Rodney: Although I'm not a cattle guy, I just found out you can't feed cattle all corn. I guess that makes sense.

Gabe: What else are you going to feed them, Rodney? I'm excited to hear this.

Rodney: I don't think people are going to come to this podcast to hear my thoughts on feeding out cattle, but yeah. Roughage is the thing. So yeah, they're going to have to find those other sources for it. And again, ethanol's not dead. In the end, we probably took out, 500 million bushels of demand, which is what, not even 20% of that market. That's a lot, but it's not the end of the world.

Gabe: Right. And that demand will shift. Because feed'll need to... while you may not be able to just feed cattle on corn, you can finish them on corn and if they were using DDGs, they're going to need those calories. The impact to supply shouldn't be as big as it looks like when you just look at... or I'm sorry, the impact on demand shouldn't be as bad when you just look at the ethanol plant on its own.

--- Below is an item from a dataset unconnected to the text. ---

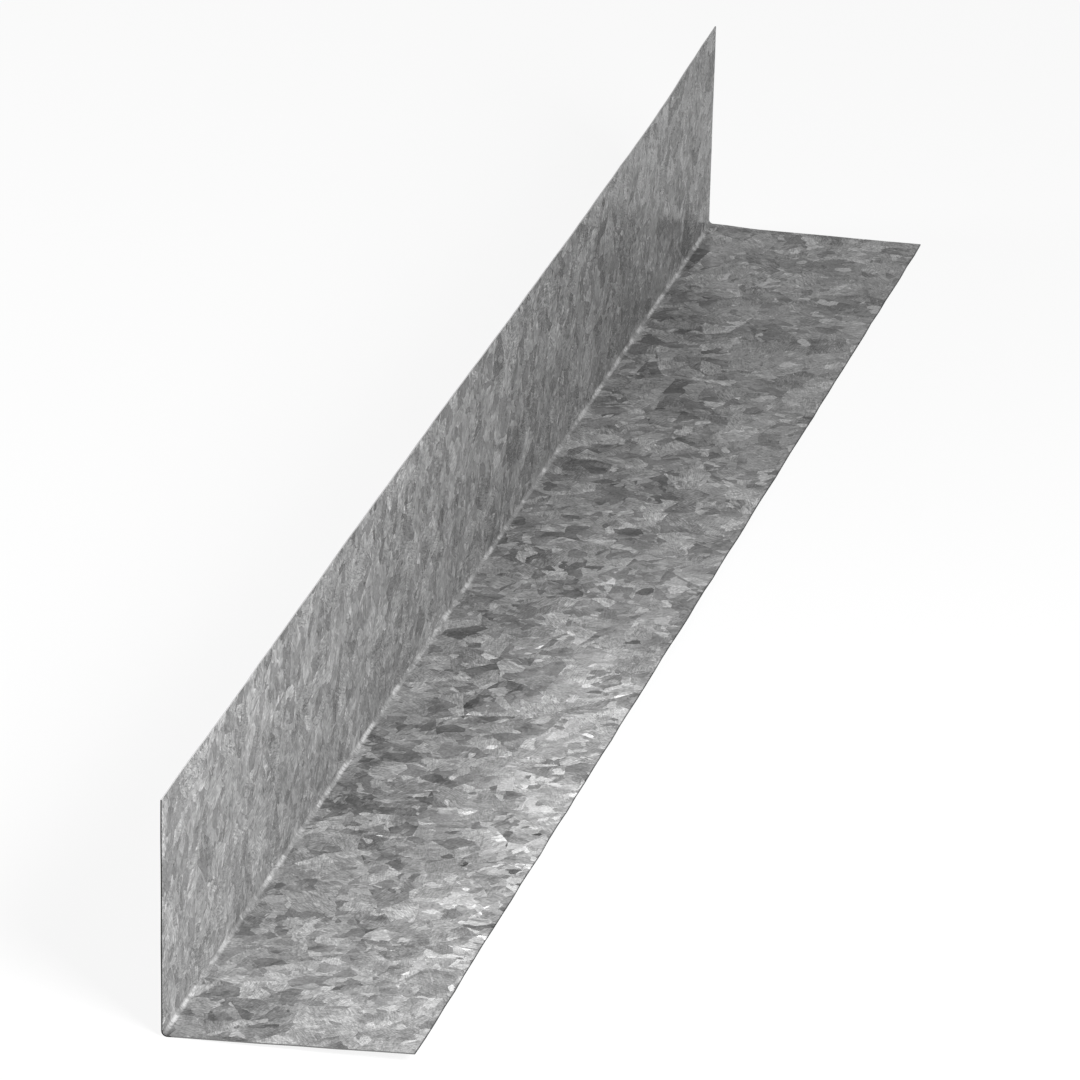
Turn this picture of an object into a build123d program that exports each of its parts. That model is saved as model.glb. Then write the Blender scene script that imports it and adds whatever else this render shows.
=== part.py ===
"""Metal angle section: a strip of light galvanised sheet, sheared to size and folded once into two legs.

Millimetres, +Z up. The base leg lies on Z = 0 and runs from the heel towards +X, the upright leg rises from
the heel, and the length runs along Y. The origin is the bottom centre of the box round the whole piece.
"""

import os

from build123d import *

# Driving dimensions. A leg is measured over the outside of the fold, from the heel to its toe.
BASE_LEG = 101.6
UPRIGHT_LEG = 101.6
LENGTH = 914.4
SHEET = 0.55  # thickness of the steel with its zinc
FOLD_INSIDE_RADIUS = 2.0
LEG_ANGLE = 90.0  # degrees between the legs
SHEAR_ROLL = 0.12  # radius that the shear draws down along each cut edge

# Both sides of the fold share one centre, so the sheet keeps its thickness round it.
FOLD_OUTSIDE_RADIUS = FOLD_INSIDE_RADIUS + SHEET


def section():
    """One end of the folded sheet: its outside line from toe to toe, with the thickness laid inside it."""
    heel = Vector(0, 0)
    base_toe = Vector(BASE_LEG, 0)
    upright_toe = Vector(UPRIGHT_LEG, 0).rotate(Axis.Z, LEG_ANGLE)
    with BuildSketch(Plane.XZ) as end:
        with BuildLine():
            outside = FilletPolyline(base_toe, heel, upright_toe, radius=FOLD_OUTSIDE_RADIUS)
            offset(outside, amount=SHEET, side=Side.RIGHT)
        make_face()
    return end.sketch


def outside_skin(angle):
    """The outside of the fold, and the outside of each leg, which runs on from it."""
    fold = angle.faces().filter_by(GeomType.CYLINDER).sort_by(SortBy.RADIUS)[-1]
    tangent_lines = fold.edges().filter_by(Axis.Y)
    return [face for face in angle.faces() if any(edge in tangent_lines for edge in face.edges())]


def cut_rim(skin):
    """The skin's outer edges, where the sheet was sheared: each belongs to only one face of the skin."""
    edges = [edge for face in skin for edge in face.edges()]
    return [edge for edge in edges if edges.count(edge) == 1]


def angle_section():
    """The section drawn out to its length, with the outside corner of every sheared edge rolled down."""
    with BuildPart() as angle:
        extrude(section(), amount=LENGTH / 2, both=True)
        fillet(cut_rim(outside_skin(angle)), radius=SHEAR_ROLL)
    box = angle.part.bounding_box()
    bottom_centre = Vector(box.center().X, box.center().Y, box.min.Z)
    return angle.part.moved(Location(-bottom_centre))


os.makedirs("parts", exist_ok=True)
export_step(angle_section(), "parts/angle_section.step")
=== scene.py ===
"""A length of galvanised steel angle: one sheared strip of sheet, folded once along its middle."""

import math

import bpy
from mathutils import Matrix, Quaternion, Vector


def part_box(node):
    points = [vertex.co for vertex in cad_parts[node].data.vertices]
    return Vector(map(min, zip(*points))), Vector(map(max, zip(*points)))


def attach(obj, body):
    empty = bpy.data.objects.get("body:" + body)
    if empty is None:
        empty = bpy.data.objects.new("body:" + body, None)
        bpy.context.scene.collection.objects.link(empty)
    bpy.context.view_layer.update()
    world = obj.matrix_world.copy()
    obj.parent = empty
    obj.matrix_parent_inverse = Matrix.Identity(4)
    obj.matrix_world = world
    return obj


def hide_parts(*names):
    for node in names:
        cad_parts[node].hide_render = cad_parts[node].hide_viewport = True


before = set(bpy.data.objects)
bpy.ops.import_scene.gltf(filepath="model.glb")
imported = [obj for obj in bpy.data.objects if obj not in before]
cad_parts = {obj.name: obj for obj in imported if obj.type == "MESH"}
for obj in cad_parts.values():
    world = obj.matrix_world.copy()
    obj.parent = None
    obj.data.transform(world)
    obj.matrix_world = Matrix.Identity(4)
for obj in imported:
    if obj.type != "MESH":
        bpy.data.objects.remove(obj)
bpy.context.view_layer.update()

MM = 0.001
LOW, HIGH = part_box("angle_section")
LEG = HIGH.x - LOW.x
LENGTH = HIGH.y - LOW.y
HEEL_X = LOW.x
FRONT_Y = LOW.y
BACK_Y = HIGH.y
SHEET = 0.55 * MM
FOLD_RADIUS = 2.55 * MM  # outside of the fold

# The strip before it is folded.
FLAT = LEG - FOLD_RADIUS  # each leg's flat, from its toe to the fold
FOLD_ARC = FOLD_RADIUS * math.pi / 2
BLANK = 2 * FLAT + FOLD_ARC
OFF_CENTRE = 0.6 * MM  # how much wider the base leg came out than the upright
SHEAR_FACET = 15 * MM  # the shear's bite: its edge runs straight for about this far
SHEAR_WANDER = 0.25 * MM  # how far the ends of each facet stray
SHORT_CORNER = 2.6 * MM  # how far short of square the upright's back corner was sheared
CUTS = 2  # each facet is divided into this many more

# The fold, and what handling has done to the finished angle.
FOLD_STEPS = 10
CLOSED = math.radians(2.40)  # how far the legs close past square
FRONT_CLOSED = math.radians(0.60)  # how much further they close towards the front end
TWIST = math.radians(2.42)  # the front end of both legs, turned against the back end
EDGE_ROLL = 0.05 * MM  # the drawn-down corner of a sheared edge
ROLLED_ABOVE = math.radians(60)  # only corners that turn by more than this are drawn down
SMOOTH_BELOW = math.radians(40)  # facets that meet at less than this are shaded as one curve
KINK = Vector((0, 0.6, 0.7)) * MM  # a knock that the heel took at its back end
KINK_REACH = 22 * MM
HAIR = 0.001 * MM  # less than any gap between vertices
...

Rodney: Yeah. So on the demand story, it takes me back to the tariffs with China. So when the Chinese tariffs came out, specifically against the US, it was like, "Oh man, we got all these beans that we're supposed to ship and now what do we do with them?" Well, it turned out the math was rather easy. Canada just took their beans and shipped them to China and then imported US beans to use on their own stuff. So that sounds efficient, but what was crazy, I worked for a company that loaded containers at the time, was how difficult it was to start up business with companies that you hadn't done business with before. We had relationships built with people that ship directly to Southeast Asia. So that was easy, no problem. But suddenly to find a guy that was shipping to Canada, is a whole new ball game. Whole new people, credit limits. Do I trust you? Do I like you? I don't know, probably a few beers here and there to try to gain business, but that's inefficient and it's expensive.

Gabe: Well, and the logistics aren't there. The whole US system is meant to go East, West, or down the rivers. We don't go into colder worlds all that often.